If you actually want someone, you feed them. If you are only keeping them warm, the kindest thing you can do is let the line go cold so they can spend that energy somewhere it gets matched.
The Bottom Line
Breadcrumbing works because hopeful people fill in the gaps. They take a crumb and imagine the meal it might lead to.
Stop imagining the meal. Look at what is actually on the plate.
If someone wanted you, you would not be living off scraps and calling it a connection. Consistent attention is not a fantasy you have to earn with patience. It is the baseline. Anything that keeps you hungry is not feeding you, it is fishing.
Related: Quiet Dumping: The Coward's Exit
Frequently Asked Questions
What is breadcrumbing? Breadcrumbing is when someone gives you small, inconsistent bursts of attention, a like, a flirty text, a vague suggestion of plans, to keep you interested without ever committing to anything real. The crumbs are deliberately small and deliberately timed. You are being kept warm, not pursued.
Why is breadcrumbing so addictive? Because it runs on intermittent reinforcement, the same unpredictable-reward schedule that makes gambling addictive. A reward you can predict gets boring. A reward that might come at any moment keeps your brain checking, hoping, and excusing. The inconsistency is not a flaw in their effort, it is the hook.

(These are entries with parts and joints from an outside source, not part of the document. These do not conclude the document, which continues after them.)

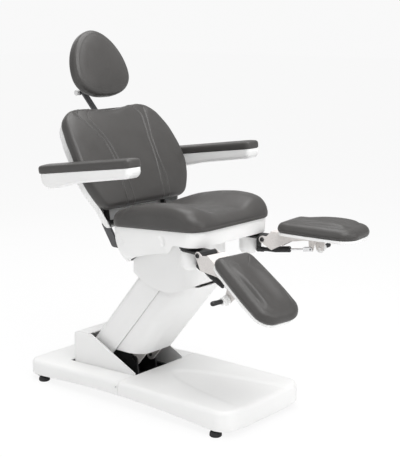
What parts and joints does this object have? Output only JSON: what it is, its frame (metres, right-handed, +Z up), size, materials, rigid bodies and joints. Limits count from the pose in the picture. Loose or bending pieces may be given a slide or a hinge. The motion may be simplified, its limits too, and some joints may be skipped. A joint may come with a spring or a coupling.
{
  "type": "podiatry chair",
  "caption": "Padded foot-care treatment chair on a lift column with tilting seat, reclining back, swing-up armrests, adjustable headrest and separate folding leg rests.",
  "frame": {"origin": "on the floor, under the middle of the overall box", "axes": "+X the way the sitter faces, +Y the sitter's left, +Z up"},
  "size_m": [1.4748, 0.842, 1.5694],
  "materials": {
    "upholstery": "smooth satin synthetic leather",
    "white_plastic": "gloss white",
    "black_steel": "satin black powder coat",
    "grey_steel": "satin dark grey",
    "cream_steel": "textured off-white powder coat",
    "chrome": "polished",
    "black_plastic": "matt black",
    "black_rubber": "matt black"
  },
  "bodies": {
    "base": {"base_frame": "black_steel", "lift_pivot_bracket": "black_steel", "base_rear_cover": "white_plastic", "base_front_cover": "white_plastic", "pedestal_shroud": "white_plastic", "lift_motor": "grey_steel", "control_box": "black_plastic", "power_inlet": "black_plastic", "roller_axle": "chrome"},
    "front_right_foot": {"foot_front_right": "black_rubber"},
    "front_left_foot": {"foot_front_left": "black_rubber"},
    "rear_right_foot": {"foot_rear_right": "black_rubber"},
    "rear_left_foot": {"foot_rear_left": "black_rubber"},
    "right_roller": {"roller_right": "black_rubber"},
    "left_roller": {"roller_left": "black_rubber"},
    "lift_arm": {"rear_lift_arm": "cream_steel", "column_rear_cover": "white_plastic"},
    "front_link": {"front_lift_link": "cream_steel", "column_front_cover": "white_plastic"},
    "lift_actuator_rod": {"lift_rod": "chrome"},
    "lift_head": {"head_frame": "black_steel", "head_cover": "white_plastic", "tilt_motor": "grey_steel"},
    "tilt_actuator_rod": {"tilt_rod": "chrome"},
    "seat": {"seat_frame": "black_steel", "seat_shell": "white_plastic", "seat_cushion": "upholstery", "back_hinge_brackets": "grey_steel", "leg_mount_plates": "black_steel", "back_motor": "grey_steel"},
    "back_actuator_rod": {"back_rod": "chrome"},
    "backrest": {"back_frame": "black_steel", "back_shell": "white_plastic", "back_cushion": "upholstery", "headrest_guide": "grey_steel"},
    "headrest_post": {"headrest_bar": "grey_steel"},
    "headrest": {"headrest_bracket": "grey_steel", "headrest_cushion": "upholstery"},
    "right_armrest": {"right_arm_body": "white_plastic", "right_arm_pad": "upholstery"},
    "left_armrest": {"left_arm_body": "white_plastic", "left_arm_pad": "upholstery"},
    "right_swivel": {"right_swivel_cup": "white_plastic", "right_swivel_arm": "black_steel"},
    "right_shin": {"right_leg_bracket": "cream_steel"},
    "right_leg_pad": {"right_leg_tray": "white_plastic", "right_leg_cushion": "upholstery"},
    "right_gas_tube": {"right_gas_tube": "black_steel"},
    "right_gas_rod": {"right_gas_rod": "chrome"},
    "right_release": {"right_release_handle": "white_plastic"},
    "left_swivel": {"left_swivel_cup": "white_plastic", "left_swivel_arm": "black_steel"},
    "left_shin": {"left_leg_bracket": "cream_steel"},
    "left_leg_pad": {"left_leg_tray": "white_plastic", "left_leg_cushion": "upholstery"},
    "left_gas_tube": {"left_gas_tube": "black_steel"},
    "left_gas_rod": {"left_gas_rod": "chrome"},
    "left_release": {"left_release_handle": "white_plastic"}
  },
  "joints": [
    {"name": "column_lift", "type": "hinge", "parent": "base", "child": "lift_arm", "pos_m": [-0.4, 0, 0.165], "axis": [0, -1, 0], "range_deg": [-28, 12]},
    {"name": "front_link_swing", "type": "hinge", "parent": "base", "child": "front_link", "pos_m": [-0.25, 0, 0.135], "axis": [0, -1, 0], "range_deg": [-28, 12]},
    {"name": "lift_rod_slide", "type": "slide", "parent": "base", "child": "lift_actuator_rod", "axis": [1, 0, 0], "range_m": [-0.048, 0.021]},
    {"name": "head_level", "type": "hinge", "parent": "lift_arm", "child": "lift_head", "pos_m": [-0.0349, 0, 0.60011], "axis": [0, -1, 0], "range_deg": [-12, 28]},
    {"name": "seat_tilt", "type": "hinge", "parent": "lift_head", "child": "seat", "pos_m": [-0.12, 0, 0.7], "axis": [0, -1, 0], "range_deg": [-3.5, 9.5]},
    {"name": "tilt_rod_slide", "type": "slide", "parent": "lift_head", "child": "tilt_actuator_rod", "axis": [0, 0, 1], "range_m": [-0.012, 0.029]},
    {"name": "back_recline", "type": "hinge", "parent": "seat", "child": "backrest", "pos_m": [-0.28, 0, 0.77], "axis": [0, -1, 0], "range_deg": [0, 56]},
    {"name": "back_rod_slide", "type": "slide", "parent": "seat", "child": "back_actuator_rod", "axis": [1, 0, 0], "range_m": [0, 0.07]},
    {"name": "right_armrest_swing", "type": "hinge", "parent": "backrest", "child": "right_armrest", "pos_m": [-0.34424, -0.379, 0.97025], "axis": [0, -1, 0], "range_deg": [0, 90]},
    {"name": "left_armrest_swing", "type": "hinge", "parent": "backrest", "child": "left_armrest", "pos_m": [-0.34424, 0.379, 0.97025], "axis": [0, -1, 0], "range_deg": [0, 90]},
    {"name": "headrest_slide", "type": "slide", "parent": "backrest", "child": "headrest_post", "axis": [-0.682, 0, 0.7314], "range_m": [0, 0.12]},
    {"name": "headrest_tilt", "type": "hinge", "parent": "headrest_post", "child": "headrest", "pos_m": [-0.598, 0, 1.297], "axis": [0, -1, 0], "range_deg": [-5, 35]},
    {"name": "right_leg_swivel", "type": "hinge", "parent": "seat", "child": "right_swivel", "pos_m": [0.191, -0.19, 0.722], "axis": [0, 0, -1], "range_deg": [-12, 80]},
    {"name": "right_leg_pitch", "type": "hinge", "parent": "right_swivel", "child": "right_shin", "pos_m": [0.28519, -0.2024, 0.722], "axis": [0.1305, 0.9914, 0], "range_deg": [-43, 27]},
    {"name": "right_leg_extend", "type": "slide", "parent": "right_shin", "child": "right_leg_pad", "axis": [0.8315, -0.1095, -0.5446], "range_m": [0, 0.12]},
    {"name": "right_gas_swing", "type": "hinge", "parent": "right_swivel", "child": "right_gas_tube", "pos_m": [0.24255, -0.19679, 0.666], "axis": [0.1305, 0.9914, 0], "range_deg": [-39.3, 25]},
    {"name": "right_gas_slide", "type": "slide", "parent": "right_gas_tube", "child": "right_gas_rod", "axis": [0.9266, -0.122, -0.3557], "range_m": [-0.0302, 0.0474]},
    {"name": "right_release_turn", "type": "hinge", "parent": "right_shin", "child": "right_release", "pos_m": [0.453, -0.22449, 0.5787], "axis": [0.1305, 0.9914, 0], "range_deg": [-20, 20]},
    {"name": "left_leg_swivel", "type": "hinge", "parent": "seat", "child": "left_swivel", "pos_m": [0.191, 0.19, 0.722], "axis": [0, 0, 1], "range_deg": [-10.5, 82]},
    {"name": "left_leg_pitch", "type": "hinge", "parent": "left_swivel", "child": "left_shin", "pos_m": [0.28548, 0.19993, 0.722], "axis": [-0.1045, 0.9945, 0], "range_deg": [-10, 60]},
    {"name": "left_leg_extend", "type": "slide", "parent": "left_shin", "child": "left_leg_pad", "axis": [0.9945, 0.1045, 0], "range_m": [0, 0.12]},
    {"name": "left_gas_swing", "type": "hinge", "parent": "left_swivel", "child": "left_gas_tube", "pos_m": [0.24271, 0.19543, 0.666], "axis": [-0.1045, 0.9945, 0], "range_deg": [-9.9, 54.4]},
    {"name": "left_gas_slide", "type": "slide", "parent": "left_gas_tube", "child": "left_gas_rod", "axis": [0.9868, 0.1037, 0.124], "range_m": [-0.0658, 0.0118]},
    {"name": "left_release_turn", "type": "hinge", "parent": "left_shin", "child": "left_release", "pos_m": [0.50427, 0.22293, 0.694], "axis": [-0.1045, 0.9945, 0], "range_deg": [-20, 20]},
    {"name": "front_right_foot_screw", "type": "slide", "parent": "base", "child": "front_right_foot", "axis": [0, 0, -1], "range_m": [0, 0.01]},
    {"name": "front_left_foot_screw", "type": "slide", "parent": "base", "child": "front_left_foot", "axis": [0, 0, -1], "range_m": [0, 0.01]},
    {"name": "rear_right_foot_screw", "type": "slide", "parent": "base", "child": "rear_right_foot", "axis": [0, 0, -1], "range_m": [0, 0.01]},
    {"name": "rear_left_foot_screw", "type": "slide", "parent": "base", "child": "rear_left_foot", "axis": [0, 0, -1], "range_m": [0, 0.01]},
    {"name": "right_roller_spin", "type": "hinge", "parent": "base", "child": "right_roller", "pos_m": [-0.704, -0.21, 0.023], "axis": [0, 1, 0], "continuous": true},
    {"name": "left_roller_spin", "type": "hinge", "parent": "base", "child": "left_roller", "pos_m": [-0.704, 0.21, 0.023], "axis": [0, 1, 0], "continuous": true}
  ],
  "couplings": [
    {"joint": "front_link_swing", "follows": "column_lift", "ratio": 1},
    {"joint": "lift_rod_slide", "follows": "column_lift", "m_per_rad": 0.09311},
    {"joint": "head_level", "follows": "column_lift", "ratio": -1},
    {"joint": "tilt_rod_slide", "follows": "seat_tilt", "m_per_rad": 0.165},
    {"joint": "back_rod_slide", "follows": "back_recline", "m_per_rad": 0.06917},
    {"joint": "right_gas_swing", "follows": "right_leg_pitch", "ratio": 0.89006},
    {"joint": "right_gas_slide", "follows": "right_leg_pitch", "m_per_rad": -0.06186},
    {"joint": "left_gas_swing", "follows": "left_leg_pitch", "ratio": 0.89006},
    {"joint": "left_gas_slide", "follows": "left_leg_pitch", "m_per_rad": -0.06186}
  ]
}
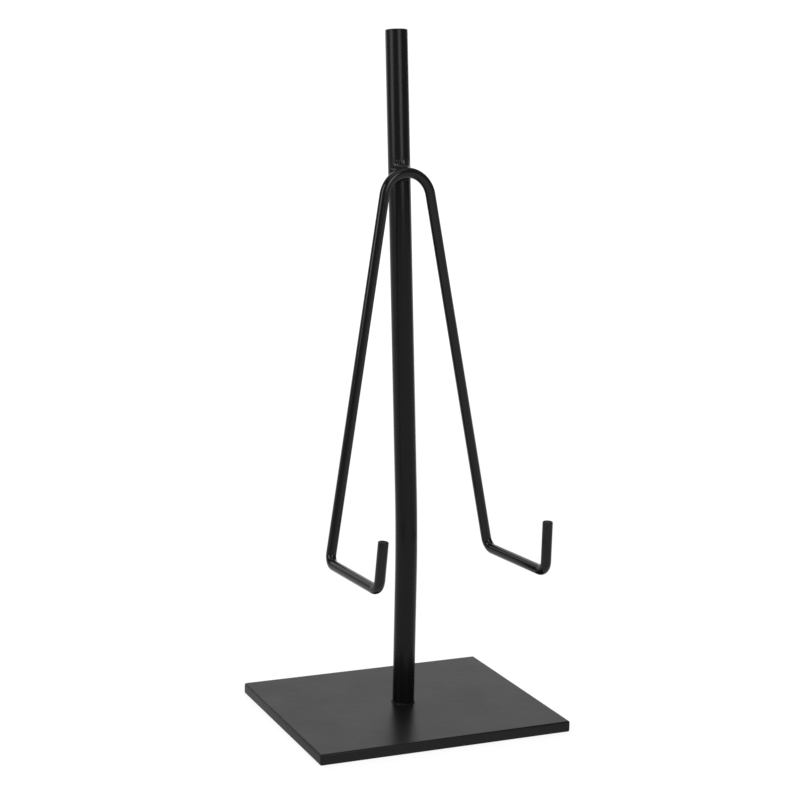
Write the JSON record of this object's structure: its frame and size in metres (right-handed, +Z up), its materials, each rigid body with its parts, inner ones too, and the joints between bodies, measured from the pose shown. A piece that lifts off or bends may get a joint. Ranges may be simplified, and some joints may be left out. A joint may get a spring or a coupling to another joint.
{
  "type": "display stand",
  "caption": "Black steel tabletop display stand: flat base plate, leaning round upright and a bent-rod cradle with level arms and upturned tips.",
  "frame": {"origin": "centre of the base plate's underside, on the surface that the stand rests on", "axes": "+Z up, +Y to the back, the way the upright leans, -Y to the front, where the arms and tips stand out, +X to the right seen from the front"},
  "size_m": [0.1532, 0.1438, 0.3944],
  "materials": {
    "black_paint": "satin black paint on smooth steel",
    "painted_weld": "satin black paint over a rippled weld bead"
  },
  "bodies": {
    "root": {"base_plate": "black_paint", "post": "black_paint", "foot_weld": "painted_weld", "cradle_rod": "black_paint", "cradle_weld_upper": "painted_weld", "cradle_weld_lower": "painted_weld"}
  },
  "joints": []
}
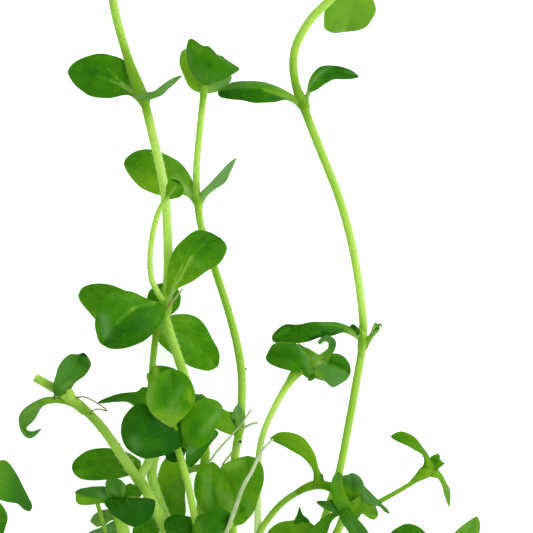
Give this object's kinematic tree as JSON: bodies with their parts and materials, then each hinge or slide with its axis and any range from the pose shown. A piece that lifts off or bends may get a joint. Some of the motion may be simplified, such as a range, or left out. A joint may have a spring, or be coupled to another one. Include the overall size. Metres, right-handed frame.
{
  "type": "bacopa plant",
  "caption": "Branching hairy-stemmed bacopa, lying as picked: soft round stems with rounded leaves in opposite pairs.",
  "frame": {"origin": "middle of the box around the plant, on the surface that it lies on", "axes": "+X to the right and +Y up the stems, towards their tips, as the plant shows when it is seen from above; +Z away from the surface"},
  "size_m": [0.1414, 0.1922, 0.0492],
  "materials": {
    "leaf": "soft, thin, slightly see-through green leaf with a dull gloss",
    "dark_leaf": "the same leaf in deeper green, where it is thicker and lies over others",
    "stem": "juicy light yellow-green stem with short hairs"
  },
  "bodies": {
    "root": {"base_stem": "stem", "stem_a": "stem", "leaf_a0_left": "leaf", "leaf_a1_left": "leaf", "leaf_a1_right": "leaf", "leaf_a2_left": "leaf", "leaf_a2_right": "leaf", "leaf_a3_left": "leaf", "stem_f": "stem", "stem_b": "stem", "leaf_b0_front": "leaf", "leaf_b0_back": "leaf", "leaf_b1_left": "leaf", "leaf_b1_right": "leaf", "leaf_b2_left": "leaf", "stem_c": "stem", "leaf_c0_front": "leaf", "leaf_c1_left": "leaf", "leaf_c1_right": "leaf", "leaf_c2_left": "leaf", "stem_d": "stem", "leaf_d_left": "leaf", "leaf_d_right": "leaf", "stem_e": "stem", "leaf_e1_top": "leaf", "leaf_e1_left": "leaf", "leaf_e2_left": "leaf", "stem_m": "stem", "leaf_m0": "leaf", "leaf_m1_left": "leaf", "leaf_m1_right": "leaf", "leaf_m2_left": "leaf", "stem_n": "stem", "stem_g": "stem", "leaf_g_left": "dark_leaf", "leaf_g_top": "leaf", "leaf_g_right": "leaf", "stem_h": "stem", "leaf_h_front": "dark_leaf", "leaf_h_left": "leaf", "stem_p": "stem", "leaf_p_left": "leaf", "leaf_p_right": "leaf", "leaf_y_right": "dark_leaf", "stem_i": "stem", "leaf_i_left": "leaf", "stem_j": "stem", "leaf_j_top": "dark_leaf", "leaf_j_front": "dark_leaf", "leaf_q": "dark_leaf", "stem_k": "stem", "leaf_k_left": "leaf", "leaf_k_right": "leaf", "stem_l": "stem", "leaf_l_upper": "leaf", "leaf_l_lower": "leaf", "stem_s": "stem", "leaf_s_left": "dark_leaf", "leaf_s_right": "leaf"}
  },
  "joints": []
}
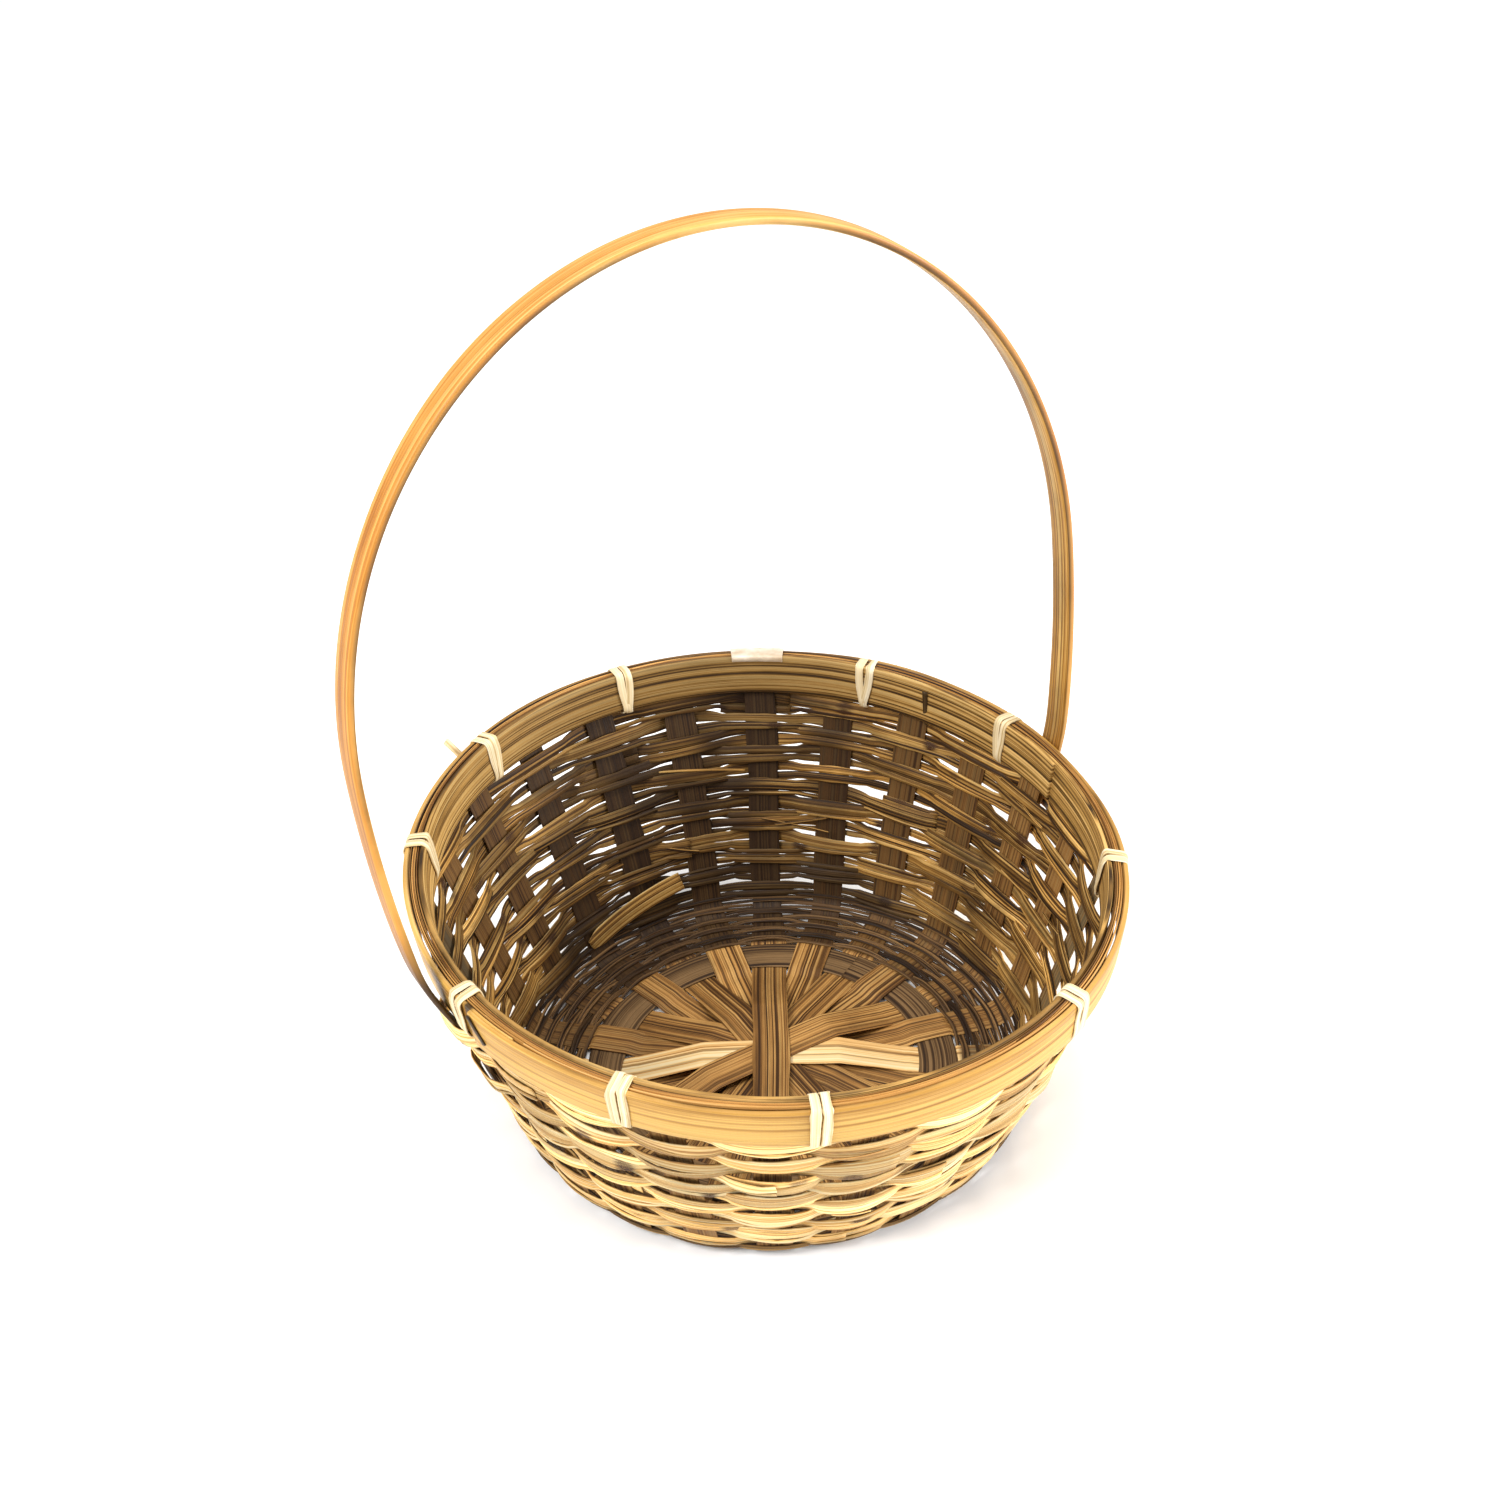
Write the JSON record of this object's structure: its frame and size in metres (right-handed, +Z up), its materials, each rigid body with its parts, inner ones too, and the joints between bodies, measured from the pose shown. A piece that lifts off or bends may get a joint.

What are the signs I am being breadcrumbed? The crumb always arrives right as you start to pull away, plans stay hypothetical and never get scheduled, the contact is low effort like reactions and "wyd" texts, their attention spikes the moment you go quiet, months pass with no progress, and you end every interaction feeling hungrier rather than fed.
How do I stop being breadcrumbed? Stop treating crumbs like meals. Do not reward a one-word text with paragraphs and your whole evening. Name the pattern to yourself, match their effort instead of doubling it, and ask once for a specific plan with a day and a time. If the answer is vague, that vagueness is your answer.